Back to my post... :⁾

I can tell you searching in postgresl is gonna cost you a lot more in memory than most berkely dbms systems you can build or download.

But you need to test each to see how much delta they each use while searching your data. Write a page that searches based on a random word, and call it with apache abuse (ab is the command) try 'ab --help' to get a syntax listing for it. It's an easy program. Run anywhere from 1 to 100 simos for a few thousand times and see where it starts to bog down for you using it at the same time. Note that 100 simos seems like a lot but it's not really, since apache runs better when it can have a lot of simo backends open to each hold a tiny cache of data and provide a kind of connection oriented service. Even though http is connectionless by nature, caching and keep-alive give it a great performance boost like connections, but a backend will switch between a couple of different requestors if you start run out of backends, then eventually your backends will bog down and you won't get answers to some requests.
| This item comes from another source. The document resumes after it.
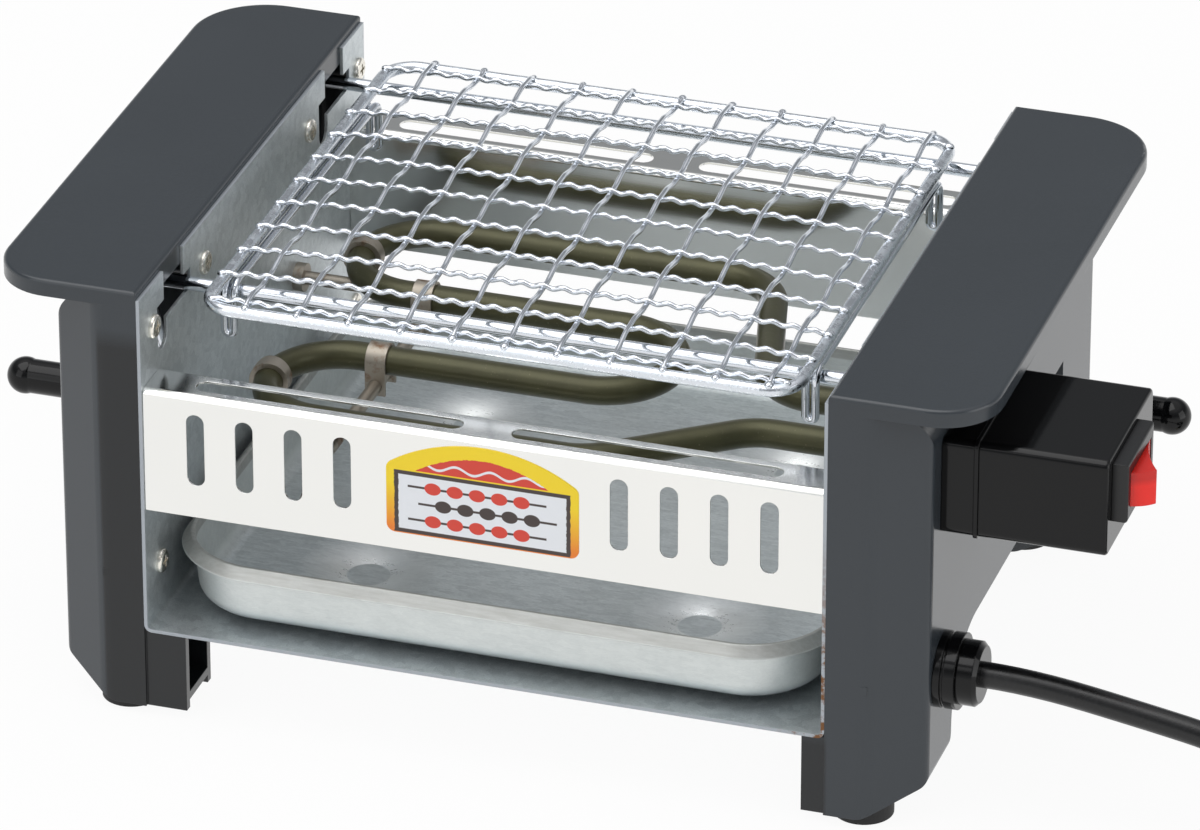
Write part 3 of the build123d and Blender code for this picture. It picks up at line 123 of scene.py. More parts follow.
class SteelColours(PropertyGroup):
    zinc: colour("Zinc", "Galvanised sheet", 228, 234, 236)
    zinc_shade: colour("Zinc shade", "Darker grains of the galvanised sheet", 176, 184, 188)
    # Lighter than the floor's zinc: a painted reflection of the white table on the tray's wall.
    tray_wall_painted_reflection: colour("Tray wall", "Outer wall of the tray", 232, 236, 234)
    cut_edge: colour("Cut edge", "Bare steel where the sheet was cut", 172, 178, 184)
    rust: colour("Rust", "Stains on cut edges and straps", 122, 84, 52)
    bright: colour("Bright sheet", "Polished sheet of the two panels", 244, 243, 239)
    chrome: colour("Chrome", "Plated wires and rods", 222, 226, 232)
    nickel: colour("Nickel", "Plated screws and pins", 240, 236, 226)
    strap: colour("Strap", "Bare steel straps and stay", 172, 164, 152)
    heater: colour("Heater", "Heat-stained tube of the heater", 92, 91, 62)
    brass: colour("Brass", "Blades of the switch and the plug", 206, 178, 110)


class MouldingColours(PropertyGroup):
    leg: colour("Leg", "Satin moulding of the legs", 48, 53, 58)
    black: colour("Black", "Black mouldings and the mains lead", 9, 9, 10)
    red: colour("Red", "The rocker", 246, 34, 20)
    red_shade: colour("Red shade", "The rocker's dished middle", 186, 24, 14)
    rubber: colour("Rubber", "Feet", 16, 16, 17)
    sleeve: colour("Sleeve", "Woven sleeves of the inner leads", 204, 200, 188)
    ceramic: colour("Ceramic", "Heater seals and the fuse", 226, 222, 210)


class LabelColours(PropertyGroup):
    top: colour("Top", "Border of the label at its top", 246, 214, 8)
    bottom: colour("Bottom", "Border of the label at its bottom", 236, 126, 28)
    band: colour("Band", "Arched band over the field", 214, 58, 38)
    line: colour("Line", "Frame and skewers", 58, 44, 40)
    field: colour("Field", "Ground of the label", 232, 235, 240)


class StudioSettings(PropertyGroup):
    floor: colour("Floor", "Table and backdrop", 236, 236, 236)
    key_power: FloatProperty(name="Key", description="Overhead softbox, in watts", default=13.0)
    fill_power: FloatProperty(name="Fill", description="Softbox on the left, in watts", default=5.0)
    side_power: FloatProperty(name="Side", description="Softbox on the right, in watts", default=5.0)
    ambient: FloatProperty(name="Ambient", description="Even light from all round", default=0.55)
    lens: FloatProperty(name="Lens", description="Focal length in millimetres", default=267.155)
    camera_place: FloatVectorProperty(
        name="Camera place",
        description="Where the camera stands",
        subtype="TRANSLATION",
        default=(0.67616, -2.12453, 1.24161),
    )
    camera_turn: FloatVectorProperty(
        name="Camera turn",
        description="How the camera is turned",
        subtype="EULER",
        default=(radians(90 - 27.81), 0, radians(17.77)),
    )


class Socket:
    """An output of a node. Sums and products of it add Math nodes."""

    def __init__(self, finish, output):
        self.finish = finish
        self.output = output

    def math(self, operation, *others, clamp=False):
        settings = {"operation": operation, "use_clamp": clamp}
        return self.finish.add("Math", settings, dict(enumerate((self, *others))))

    def __add__(self, other):
        return self.math("ADD", other)

    def __radd__(self, other):
        return self.math("ADD", other)

    def __sub__(self, other):
        return self.math("SUBTRACT", other)

    def __rsub__(self, other):
        return self.finish.add("Math", {"operation": "SUBTRACT"}, {0: other, 1: self})

    def __mul__(self, other):
        return self.math("MULTIPLY", other)

    def __rmul__(self, other):
        return self.math("MULTIPLY", other)

    def __truediv__(self, other):
        return self.math("DIVIDE", other)

    def __abs__(self):
        return self.math("ABSOLUTE")

    def clamped(self):
        return self.math("ADD", 0, clamp=True)

    def larger(self, other):
        return self.math("MAXIMUM", other)

    def fraction(self):
        return self.math("FRACT")

    def root(self):
        return self.math("SQRT")

    def sine(self):
        return self.math("SINE")

    def over(self, edge, blur):
        """0 below the edge, 1 above it, and even between over the blur."""
        return ((self - edge) / blur + 0.5).clamped()

    def under(self, edge, blur):
        return 1 - self.over(edge, blur)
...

Anyway, while ab is running use top (there is a BSD version of that right? I think so.) or some other system analyzer to watch resource usage like CPU usage and memory usage. Lots of cache memory in use is good, as the OS will "hog" all the memory for cache use if programs aren't using it directly. You can see how many apache daemons are running by running 'ps aux|grep httpd|wc -l' from the shell and subtracting one, maybe two from that. If each apache daemon shows 4.5 megs in use, with 3 megs shared, then the delta for each is really 1.5 megs. The 3 megs is pretty much the same 3 megs for all the other httpd daemons. It's the unshared memory that costs you.

You can check on postgresql deltas (and similarly mysql and all the others out there) by doing 'ps aux|grep post|wc -l'. Deltas may be huge when running text searching using the:

select * from documents where body like ~'%nugget%';

but may be small enough to be acceptable when running a full text search.
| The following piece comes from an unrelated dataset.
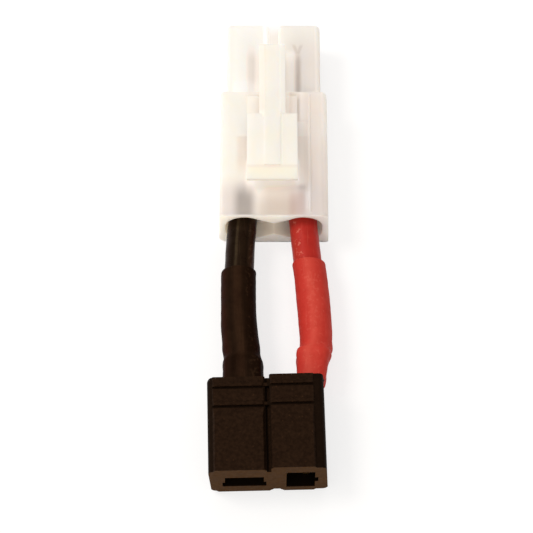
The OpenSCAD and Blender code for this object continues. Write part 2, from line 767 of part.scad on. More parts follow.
// Long section of a raised face: a band, a lip and a notch, twice over
function grip_line(z) = concat(
    [[0, z - band_rise]],
    [for (i = [0, 1]) let(y = notch_y(i))
        each [[y + lip_w + band_rise, z - band_rise], [y + lip_w, z], [y, z], [y, z - notch_d],
            [y - notch_w, z - notch_d], [y - notch_w, z - band_rise]]],
    [[notch_y(1.5) - notch_w, z], [-t_len, z]]);

// Raised face from x0 to x1 with bevelled long edges, up to the height top
module raised_face(x0, x1, top) {
    base = top - face_rise;
    intersection() {
        along_y(-t_len, 0) polygon([[x0, base - cut], [x1, base - cut], [x1, base],
            [x1 - face_bevel, top], [x0 + face_bevel, top], [x0, base]]);
        along_x(x0 - cut, x1 + cut) polygon(concat([[-t_len, base - 2 * cut]],
            [[0, base - 2 * cut]], grip_line(top)));
    }
}

// The two halves differ in thickness, so that the upright blade has room
module t_block() {
    half = t_w / 2;
    r = t_edge_r;
    along_y(-t_len, 0) {
        soft_outline([[side_lean - half, face_rise], [groove_x + cut, face_rise],
            [groove_x + cut, low_face], [-half, low_face]], [r, 0, 0, r]);
        soft_outline([[groove_x, face_rise], [half + side_flare, face_rise],
            [half, high_face], [groove_x, high_face]], [0, r, r, 0]);
    }
}

// Bars that carry the grip lips across the groove between the raised faces
module lip_bars() {
    overlap = face_bevel / 2;
    w = groove_w + 2 * overlap;
    foot = low_face - groove_d - cut;
    for (i = [0, 1]) translate([groove_x - w / 2, notch_y(i), foot])
        cube([w, lip_w, low_t - band_rise - foot]);
}

module t_faces() {
    half = t_w / 2;
    left = -half + low_strip;
    right = half - high_strip;
    raised_face(left, groove_x - groove_w / 2, low_t);
    raised_face(groove_x + groove_w / 2, right, high_t);
    translate([0, 0, face_rise]) mirror([0, 0, 1]) {
        raised_face(left + side_lean, key_x - key_w / 2, face_rise);
        raised_face(key_x + key_w / 2, right, face_rise);
    }
}

// Room for the mating blades, the springs and the tabs
module t_slots() {
    front = -t_len - cut;
    back = -rear_wall;
    along_y(front, back) {
        translate([flat_x - flat_w / 2, flat_z]) square([flat_w, flat_h]);
        translate([flat_x - step_w / 2, flat_z]) square([step_w, step_h]);
        translate([upright_x - upright_w / 2, upright_z]) square([upright_w, upright_h]);
        translate([upright_x, upright_mid_z - side_notch_h / 2])
            square([upright_w / 2 + side_notch, side_notch_h]);
    }
    along_y(back - cut, cut) {
        translate([flat_x - flat_tab_w / 2 - fit_gap, flat_blade_z - fit_gap])
            square([flat_tab_w + 2 * fit_gap, blade_t + 2 * fit_gap]);
        translate([upright_blade_x - blade_t / 2 - fit_gap,
            upright_mid_z - upright_tab_w / 2 - fit_gap])
            square([blade_t + 2 * fit_gap, upright_tab_w + 2 * fit_gap]);
    }
}

module t_grooves() {
    along_y(-t_len - cut, cut) {
        translate([groove_x - groove_w * 0.4, low_face - groove_d])
            square([groove_w * 0.8, high_t]);
        polygon([[key_x - key_w / 2, -cut], [key_x + key_w / 2, -cut],
            [key_x + key_w / 3, key_d], [key_x - key_w / 3, key_d]]);
    }
}

module t_housing() {
    half = t_w / 2;
    color([0.11, 0.09, 0.08]) in_t() {
        difference() {
            intersection() {
                union() {
                    t_block();
                    t_faces();
                }
                translate([0, 0, -cut]) linear_extrude(high_t + 2 * cut) soft_rect(
                    [-half, -t_len], [half + side_flare, 0], [0, 0, t_rear_r, t_rear_r]);
            }
            t_grooves();
            t_slots();
        }
        lip_bars();
    }
}

// Blade in its slot, with a narrower solder tab out of the rear wall
module blade(w, tab, tab_len) {
    front = -t_len + blade_recess;
    shoulder = -rear_wall - fit_gap;
    nose = 0.4;
    c = tab_chamfer;
    linear_extrude(blade_t) polygon([
        [nose - w / 2, front], [w / 2 - nose, front], [w / 2, front + nose], [w / 2, shoulder],
        [tab / 2, shoulder], [tab / 2, tab_len - c], [tab / 2 - c, tab_len],
        [c - tab / 2, tab_len], [-tab / 2, tab_len - c], [-tab / 2, shoulder],
        [-w / 2, shoulder], [-w / 2, front + nose]]);
}

module blade_contact_black() {
    color([0.85, 0.68, 0.32]) in_t() translate([flat_x, 0, flat_blade_z])
        blade(flat_blade_w, flat_tab_w, black_tab_len);
}

module blade_contact_red() {
    color([0.85, 0.68, 0.32]) in_t()
        translate([upright_blade_x + blade_t / 2, 0, upright_mid_z]) rotate([0, -90, 0])
            blade(upright_blade_h, upright_tab_w, red_tab_len);
}

// Leaf spring: flat feet at both ends and a bow between them, of width w
module leaf_spring(w) {
    front = -t_len + blade_recess;
    back = -rear_wall - 2 * fit_gap;
    foot = 0.8;
    span = back - front - 2 * foot;
    steps = 12;
    bow = [for (i = [0 : steps]) [front + foot + span * i / steps,
        -spring_bow * (1 - cos(360 * i / steps)) / 2]];
    along_x(-w / 2, w / 2) polygon(concat(
        [[front, 0]], bow, [[back, 0], [back, -spring_t]],
        [for (i = [steps : -1 : 0]) bow[i] - [0, spring_t]], [[front, -spring_t]]));
}

module leaf_spring_black() {
    color([0.82, 0.66, 0.34]) in_t() translate([flat_x, 0, flat_z + flat_h - fit_gap])
        leaf_spring(spring_w_flat);
}

module leaf_spring_red() {
    color([0.82, 0.66, 0.34]) in_t()
        translate([upright_x - upright_w / 2 + fit_gap, 0, upright_mid_z]) rotate([0, -90, 0])
            leaf_spring(spring_w_upright);
}

plug_housing();
latch_lever();
socket_contact(-1);  // socket_contact_black
socket_contact(1);  // socket_contact_red
conductor(black_route, [0.75, 0.5, 0.35]);  // conductor_black
conductor(red_route, [0.75, 0.5, 0.35]);  // conductor_red
insulation(black_route, black_tab_b, [0.12, 0.1, 0.09]);  // insulation_black
insulation(red_route, red_tab_b, [0.7, 0.16, 0.13]);  // insulation_red
sleeve(black_route, black_tab_b, black_tab_c, black_tab_half,  // shrink_sleeve_black
        plug_rear_y - black_sleeve_at, black_sleeve_wall, [0.14, 0.1, 0.08]);
sleeve(red_route, red_tab_b, red_tab_c, red_tab_half,  // shrink_sleeve_red
        plug_rear_y - red_sleeve_at, red_sleeve_wall, [0.8, 0.25, 0.2]);
solder_joint(black_tab_x, black_tab_z, black_tab_len, 0);  // solder_joint_black
solder_joint(red_tab_x, red_tab_z, red_tab_len, -90);  // solder_joint_red
t_housing();
blade_contact_black();
blade_contact_red();
leaf_spring_black();
leaf_spring_red();
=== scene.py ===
"""Looks of a battery connector adapter: a natural nylon latching plug joined to a
black T-slot connector by a black and a red silicone wire, lying on a pale table.

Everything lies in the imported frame: X across, Y towards the nylon plug's tubes, Z up
from the table, in metres. Sizes written here are in millimetres times MM.
"""

import math

import bmesh
import bpy
import numpy as np
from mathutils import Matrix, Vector


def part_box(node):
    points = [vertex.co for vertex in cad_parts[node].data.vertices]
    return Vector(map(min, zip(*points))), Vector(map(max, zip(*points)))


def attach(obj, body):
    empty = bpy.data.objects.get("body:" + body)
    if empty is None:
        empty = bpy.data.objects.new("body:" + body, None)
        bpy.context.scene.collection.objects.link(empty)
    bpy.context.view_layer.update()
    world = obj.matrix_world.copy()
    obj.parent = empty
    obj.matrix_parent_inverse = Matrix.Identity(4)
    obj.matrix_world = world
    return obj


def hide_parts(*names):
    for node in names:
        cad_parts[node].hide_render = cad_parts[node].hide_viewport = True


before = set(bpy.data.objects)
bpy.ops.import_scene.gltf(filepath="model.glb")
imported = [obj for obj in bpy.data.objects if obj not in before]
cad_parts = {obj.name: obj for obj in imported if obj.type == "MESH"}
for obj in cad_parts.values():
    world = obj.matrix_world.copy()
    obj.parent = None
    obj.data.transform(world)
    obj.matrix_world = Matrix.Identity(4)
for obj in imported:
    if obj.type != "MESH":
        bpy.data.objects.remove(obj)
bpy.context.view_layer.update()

MM = 0.001
TURN = 2 * math.pi

# ---- Camera, fitted to the edges of both connectors in the photograph

FRAME_PX = 533
FOCAL_PX = 2200.2
SENSOR = 36.0
VIEW_ELEVATION = math.radians(63.725)
VIEW_DISTANCE = 313.742 * MM
VIEW_TARGET = np.array([-0.458, -2.954, 4.0]) * MM


def place_camera():
    """The camera looks along +Y and down, from VIEW_DISTANCE behind VIEW_TARGET."""
    data = bpy.data.cameras.new("camera")
    data.sensor_width = SENSOR
    data.lens = FOCAL_PX / FRAME_PX * SENSOR
    data.clip_start, data.clip_end = 0.01, 5.0
    camera = bpy.data.objects.new("camera", data)
    bpy.context.collection.objects.link(camera)
    ahead = np.array([0.0, math.cos(VIEW_ELEVATION), -math.sin(VIEW_ELEVATION)])
    camera.location = VIEW_TARGET - VIEW_DISTANCE * ahead
    camera.rotation_euler = (math.pi / 2 - VIEW_ELEVATION, 0.0, 0.0)
    bpy.context.scene.camera = camera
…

You'll find htdig's the lightest solution for lots of simo lookups and it's already built for you, just install configure and go. But it may not do what you need it to, but remember you can reprogram it to do what you want if need be.

If they show 20 megs with only 5 megs shared, then you have a delta of 15 megs, and that's getting big. That kind of delta will bring a small box (64 meg or less, P200 and below) to it's knees under any kind of load really (5 machine simos will make it crawl.)

Look at CPU utilization, and if your machine is bogging down at 15% CPU and lots of of cache memory in use (i.e. lots of "free" memory) then it's likely your drive subsytem is configured sub par.

If you are running postgresql, you can also

Anon

Hi Abel!
I'm not so "expert" to give you a technical explanation like Scott has done!

Only this, ... in chapter 1.6 of MySQL manual (http://www.mysql.com/documentation/mysql/bychapter/manual_Introduction.html#Features), i found this sentence: "Handles large databases. We are using MySQL with some databases that contain 50,000,000 records and we know of users that
uses MySQL with 60,000 tables and about 5,000,000,000 rows".

Hehehe, i don't know if it's true or not, and i don't know if this can help you, but don't discart the idea to try it!

Good luck ... Paolo

smarlowe

I agree completely. Try all the databases you can get your hands on, just make sure you're testing them doing what you need them to do, i.e. handle really huge row sizes and index the text withing for fast retrieval.

We use Oracle at work, and on many millions of small records, the full text indexing returns all results in about a second, on a slow box. Big records, I don't know. :⁾

Anon

Hi,

The limitation of the number of rows depends on which linux distribution you use and config. I had a mysql database (3.23.32) with huge tables. I find that the limit is at the file size. Each "table" cannot exceed 2GB.

I don't know it is correct on latest versions. Please check.